United States v. Huey Hopkins
This text of 423 F. App'x 484 (United States v. Huey Hopkins) is published on Counsel Stack Legal Research, covering Court of Appeals for the Fifth Circuit primary law. Counsel Stack provides free access to over 12 million legal documents including statutes, case law, regulations, and constitutions.
Opinion
Huey Allen Hopkins appeals his 24-month sentence imposed following revocation of his supervised release. He contends the district court failed to consider the three-to-nine-month, advisory policy range under Sentencing Guideline § 7B1.4, and failed to articulate reasons for deviating from that range.
The Guidelines provide only policy statements regarding sentencing following supervised-release revocation. See U.S.S.G. Ch. 7. Pre-Boolcer, sentences imposed upon revocation of supervised release were upheld unless “in violation of the law or plainly unreasonable”. United States v. Jones, 484 F.3d 783, 791 (5th Cir.2007) (citation and internal quotation marks *485 omitted). Following Booker, in general, sentences are reviewed for reasonableness under the abuse-of-discretion standard. United States v. Mondragon-Santiago, 564 F.3d 357, 360 (5th Cir.2009). Holding the pre-Booker more deferential standard of review appropriate, however, for reviewing sentences imposed following supervised-release revocation, in United States v. Miller, 634 F.3d 841, 843 (5th Cir.2011), our court held recently that, post-Booker, the plainly-unreasonable standard is still to be applied.

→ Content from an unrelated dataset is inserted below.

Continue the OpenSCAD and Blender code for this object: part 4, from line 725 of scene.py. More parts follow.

Because, however, Hopkins failed to object in district court to the procedural errors he now asserts, his contentions are reviewed only for plain error. See United States v. Hernandez-Martinez, 485 F.3d 270, 272-73 (5th Cir.2007). To show reversible plain error, Hopkins must show a clear or obvious error that affects his substantial rights. Puckett v. United States, 556 U.S. 129, 129 S.Ct. 1423, 1429, 173 L.Ed.2d 266 (2009). To show his substantial rights were affected, Hopkins must show a reasonable probability that, but for an error in the district court’s application of the advisory Guidelines, he would have received a lesser sentence. See United States v. Blocker, 612 F.3d 413, 416 (5th Cir.), cert. denied, — U.S.-, 131 S.Ct. 623, 178 L.Ed.2d 452 (2010). If he makes that showing, our court has discretion to correct the error, but will generally do so only if it seriously affects the fairness, integrity, or public reputation of judicial proceedings. Puckett, 129 S.Ct. at 1429.

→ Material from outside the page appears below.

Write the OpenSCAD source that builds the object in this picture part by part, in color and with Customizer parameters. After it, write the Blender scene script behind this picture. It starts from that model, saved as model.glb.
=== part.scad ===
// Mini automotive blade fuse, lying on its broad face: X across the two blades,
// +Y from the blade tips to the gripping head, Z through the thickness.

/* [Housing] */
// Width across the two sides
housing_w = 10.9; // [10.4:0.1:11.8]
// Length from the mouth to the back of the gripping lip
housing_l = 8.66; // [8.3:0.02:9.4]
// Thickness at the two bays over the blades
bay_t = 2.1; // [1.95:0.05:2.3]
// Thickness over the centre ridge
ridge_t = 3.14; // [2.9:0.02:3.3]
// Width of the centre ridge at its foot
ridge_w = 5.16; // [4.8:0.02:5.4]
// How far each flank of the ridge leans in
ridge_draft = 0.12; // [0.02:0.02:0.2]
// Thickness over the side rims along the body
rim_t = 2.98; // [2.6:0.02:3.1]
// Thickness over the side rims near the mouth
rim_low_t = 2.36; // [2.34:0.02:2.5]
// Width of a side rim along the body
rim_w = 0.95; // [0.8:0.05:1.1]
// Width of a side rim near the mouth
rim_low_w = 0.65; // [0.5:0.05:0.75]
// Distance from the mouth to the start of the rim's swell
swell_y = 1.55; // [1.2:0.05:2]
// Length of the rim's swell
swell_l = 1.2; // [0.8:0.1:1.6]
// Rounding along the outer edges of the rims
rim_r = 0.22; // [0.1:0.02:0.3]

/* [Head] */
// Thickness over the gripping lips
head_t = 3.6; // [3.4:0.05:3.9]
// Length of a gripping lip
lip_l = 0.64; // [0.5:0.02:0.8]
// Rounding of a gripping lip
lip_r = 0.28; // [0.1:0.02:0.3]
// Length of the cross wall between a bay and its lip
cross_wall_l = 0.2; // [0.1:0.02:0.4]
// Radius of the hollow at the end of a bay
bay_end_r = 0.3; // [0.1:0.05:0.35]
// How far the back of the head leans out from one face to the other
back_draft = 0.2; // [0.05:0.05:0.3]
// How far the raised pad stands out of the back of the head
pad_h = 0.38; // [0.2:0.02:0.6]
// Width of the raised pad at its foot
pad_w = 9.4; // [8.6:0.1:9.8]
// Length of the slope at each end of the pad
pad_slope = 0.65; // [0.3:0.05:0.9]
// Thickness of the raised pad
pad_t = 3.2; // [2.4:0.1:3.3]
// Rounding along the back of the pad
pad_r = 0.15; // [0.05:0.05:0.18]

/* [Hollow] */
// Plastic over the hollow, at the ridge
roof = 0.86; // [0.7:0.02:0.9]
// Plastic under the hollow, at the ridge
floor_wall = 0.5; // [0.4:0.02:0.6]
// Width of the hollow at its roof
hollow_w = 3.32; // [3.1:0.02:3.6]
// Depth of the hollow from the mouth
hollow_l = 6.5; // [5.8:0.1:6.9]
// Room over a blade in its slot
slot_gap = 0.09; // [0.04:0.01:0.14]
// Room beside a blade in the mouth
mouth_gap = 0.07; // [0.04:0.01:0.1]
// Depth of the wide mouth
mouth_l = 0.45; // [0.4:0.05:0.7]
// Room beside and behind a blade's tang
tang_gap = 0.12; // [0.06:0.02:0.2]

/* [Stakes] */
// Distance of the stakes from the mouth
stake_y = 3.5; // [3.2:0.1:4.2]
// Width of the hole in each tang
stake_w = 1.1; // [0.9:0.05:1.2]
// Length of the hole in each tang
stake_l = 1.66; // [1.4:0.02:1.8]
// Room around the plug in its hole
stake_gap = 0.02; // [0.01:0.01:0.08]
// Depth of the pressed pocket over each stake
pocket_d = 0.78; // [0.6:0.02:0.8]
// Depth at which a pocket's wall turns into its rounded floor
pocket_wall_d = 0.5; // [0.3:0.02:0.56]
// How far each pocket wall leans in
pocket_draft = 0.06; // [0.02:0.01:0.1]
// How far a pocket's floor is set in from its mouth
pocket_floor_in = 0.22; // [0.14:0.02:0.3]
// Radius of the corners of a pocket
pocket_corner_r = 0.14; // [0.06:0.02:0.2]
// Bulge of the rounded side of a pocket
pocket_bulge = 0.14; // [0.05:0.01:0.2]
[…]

The probation officer’s “Dispositional Report” was provided to the district judge presiding over Hopkins’ revocation hearing. That report stated the advisory policy range, as provided by Guideline § 7B1.4, was three to nine months’ imprisonment. Further, during that hearing, the district judge conferred with the probation officer to discuss sentencing options. Accordingly, Hopkins has not shown the district court failed to consider the advisory policy range provided by Guideline § 7B1.4.

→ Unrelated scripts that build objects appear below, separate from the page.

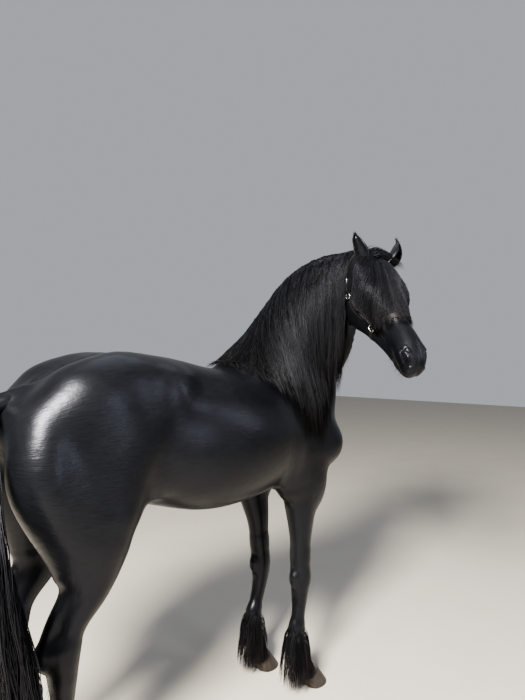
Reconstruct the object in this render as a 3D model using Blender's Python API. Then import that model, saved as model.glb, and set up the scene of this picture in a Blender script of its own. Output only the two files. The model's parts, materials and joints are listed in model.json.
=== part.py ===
"""A black friesian stallion, life size, standing with its head raised and turned to its right.

The horse faces +X, its left side is +Y, and +Z is up from the floor. The flesh is worked out as a
signed distance made of stations along each limb, then parted into head, neck, torso and legs.
Metres throughout.
"""
import math

import bmesh
import bpy
import numpy as np
from mathutils import Matrix

# driving dimensions
GAP = 0.0003           # the space that touching pieces keep
ELBOW_CUT = 0.93       # height at which the legs part from the torso
POLL = (0.807, -0.402, 2.075)   # top of the head between the ears
HEADING = -114.0       # how far round the head looks, degrees from straight ahead
PITCH = 40.0           # slope of the face from the vertical, degrees
HOCK = 0.64            # height of the hock
KNEE = 0.53            # height of the knee
FETLOCK = 0.225        # height of the fetlock joint
CORONET = 0.068        # height of the top of the hoof at its middle
CORONET_SLOPE = 0.30   # rise of that line towards the toe
FEET = {
    # hock or knee x and y, fetlock x, middle of the sole x and y
    "hind_right": (-0.655, -0.160, -0.655, -0.540, -0.155),
    "hind_left": (-0.700, 0.160, -0.700, -0.585, 0.155),
    "fore_right": (0.547, -0.145, 0.522, 0.632, -0.140),
    "fore_left": (0.545, 0.130, 0.490, 0.565, 0.125),
}
EYE_AT = (0.216, 0.0835, -0.036)    # in the head's own frame, for the left eye
EYE_RADIUS = 0.0205
STRAP_THICK = 0.004
SPARE = 0.012          # flesh left past a cut until the surface has been thinned

MANE_LOCKS = 14
FORELOCK_LOCKS = 7
FEATHER_LOCKS = 6      # locks in each of two rows round a fetlock
TAIL_LOCKS = 11
TAIL_ASIDE = -0.15     # how far the hanging tail swings to the horse's right

COAT = ((0.012, 0.012, 0.014), 0.40, 0.0)
HAIR = ((0.016, 0.016, 0.019), 0.50, 0.0)
HORN = ((0.060, 0.048, 0.038), 0.55, 0.0)
EYE_DARK = ((0.010, 0.007, 0.005), 0.08, 0.0)
LEATHER = ((0.014, 0.013, 0.013), 0.45, 0.0)
CHROME = ((0.75, 0.76, 0.78), 0.20, 1.0)

for stale in list(bpy.data.objects):
    bpy.data.objects.remove(stale)


# curves and frames

def catmull(rows, parts):
    """Rows of numbers joined by a smooth curve through all of them."""
    rows = np.array(rows, float)
    if len(rows) == 2:
        t = np.linspace(0, 1, parts + 1)[:, None]
        return rows[0] * (1 - t) + rows[1] * t
    ends = np.vstack([2 * rows[0] - rows[1], rows, 2 * rows[-1] - rows[-2]])
    out = []
    for i in range(1, len(ends) - 2):
        a, b, c, d = ends[i - 1 : i + 3]
        for t in np.arange(parts) / parts:
            bend = 2 * a - 5 * b + 4 * c - d
            twist = 3 * b - a - 3 * c + d
            out.append(0.5 * (2 * b + (c - a) * t + bend * t**2 + twist * t**3))
    out.append(rows[-1])
    return np.array(out)


def unit(v):
    return v / np.maximum(np.linalg.norm(v, axis=-1, keepdims=True), 1e-12)


def mix(a, b, t):
    return a + (b - a) * t


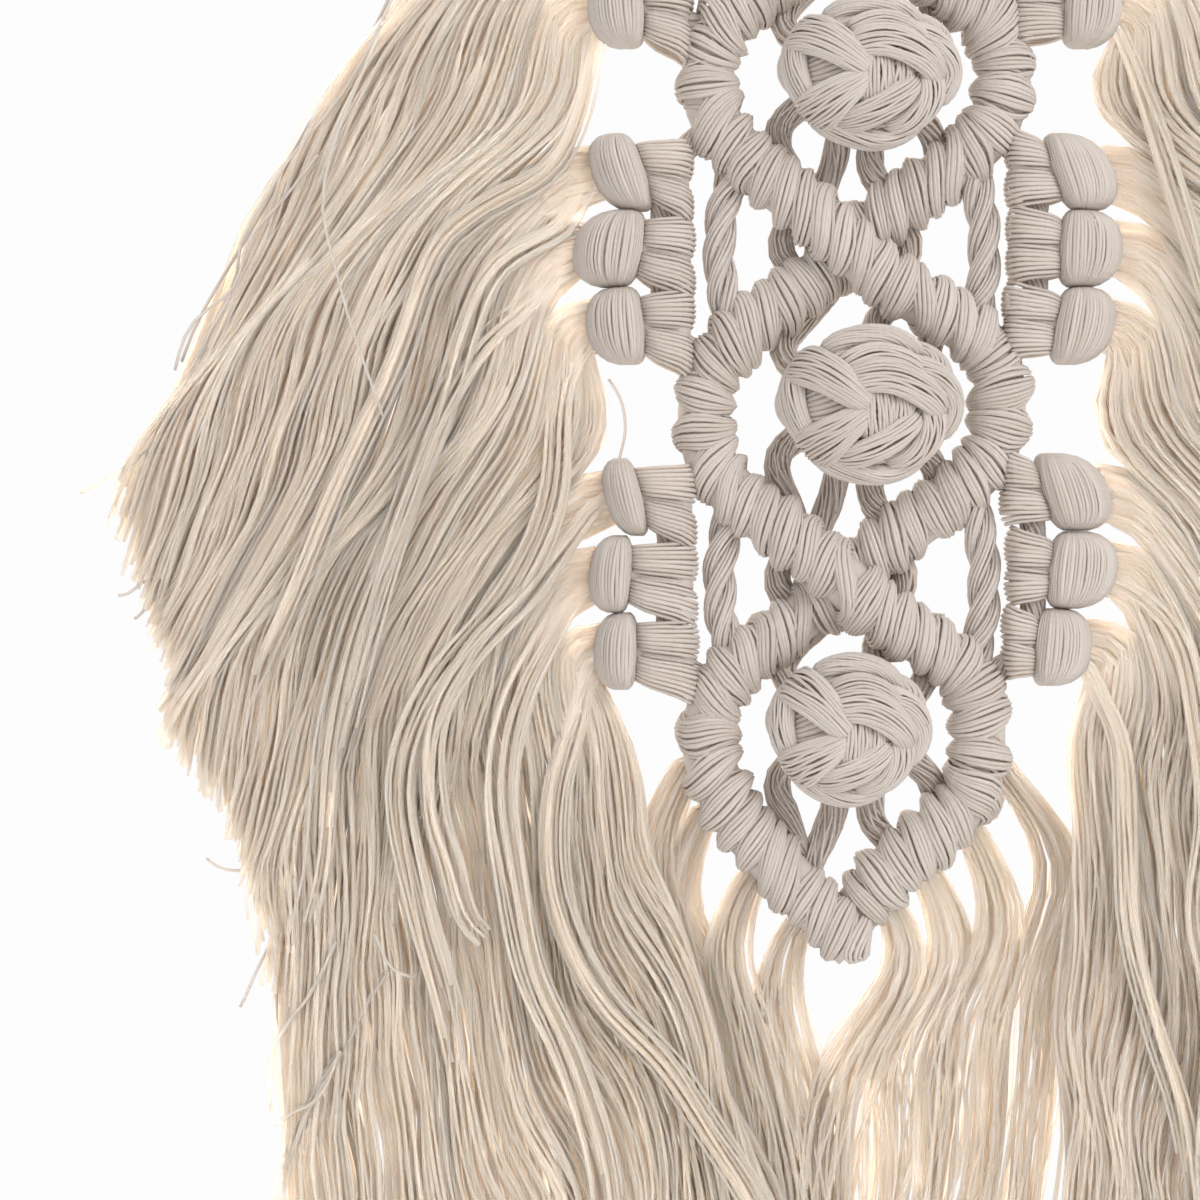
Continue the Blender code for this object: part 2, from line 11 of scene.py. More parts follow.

Even if Hopkins could show the district court failed to consider that range, he has not shown his substantial rights were affected. The sentencing transcript reflects that the district court considered the parties’ positions and provided sufficient reasons for the sentence imposed, such as: Hopkins’ numerous supervised-release violations; the danger Hopkins poses to the public due to his excessive drinking and driving while intoxicated; and Hopkins’ need for substance-abuse treatment and rehabilitation. See United States v. Whi-telaw, 580 F.3d 256, 261-64 (5th Cir.2009). The court determined that a sentence of less than 24 months would not allow Hopkins to obtain the needed substance-abuse treatment, noting Hopkins’ sentence was “the only sentence available ... that would fit the situation”. Accordingly, Hopkins has not shown a reasonable probability that, but for the district court’s claimed error, he would have received a lesser sentence. See Blocker, 612 F.3d at 416.
AFFIRMED.
Pursuant to 5th Cir. R. 47.5, the court has determined that this opinion should not be published and is not precedent except under the limited circumstances set forth in 5th Cir. R. 47.5.4.